McCarthy has both large school buses and 7D vans. He drug tests all of his drivers, he said – so he can sleep at night.
"Out of every 10 candidates, we turned away three," he said. Because of drug issues, we asked? "Because of drug issues," he nodded.
Because there is no legal standard, McCarthy said an applicant can fail a drug test with him and simply move on to a company that doesn’t require testing. And with a nationwide shortage of school bus drivers, he said, "You walk through the door with a 7D license, they're going to scoop you. It is a scary prospect."
McCarthy said there are some school districts that require their bus companies to test the 7D drivers. But of the 50 schools he drives for, only five have the mandate. We called the superintendent of schools in Clinton to see if they require the 7D drivers that drive their children to be drug-tested, but our call and email were not returned.
So why doesn't the state require testing?
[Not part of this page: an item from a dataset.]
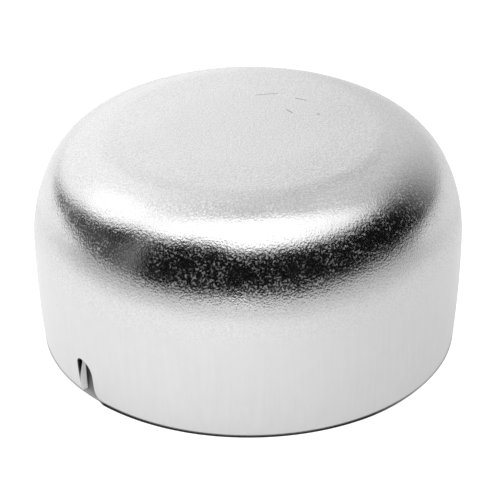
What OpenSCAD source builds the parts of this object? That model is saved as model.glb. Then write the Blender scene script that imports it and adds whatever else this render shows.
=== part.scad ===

"Cost," McCarthy said emphatically. "I think there are some good lobbyists in there that are trying to keep the costs down of transportation. Transportation is expensive. There's no doubt about it. It’s exploded in the state, but that's just something where we shouldn't be cutting our costs."
Carrie Trenholm couldn't agree more. "Cut somewhere else,” she said. “It shouldn't be cut from our kids."
State Sen. Anne Gobi has filed a bill to change the law – saying that with the opioid epidemic and legalization of recreational marijuana, it's more important than ever. But when she introduced a similar bill in 2013, it never made it out of committee.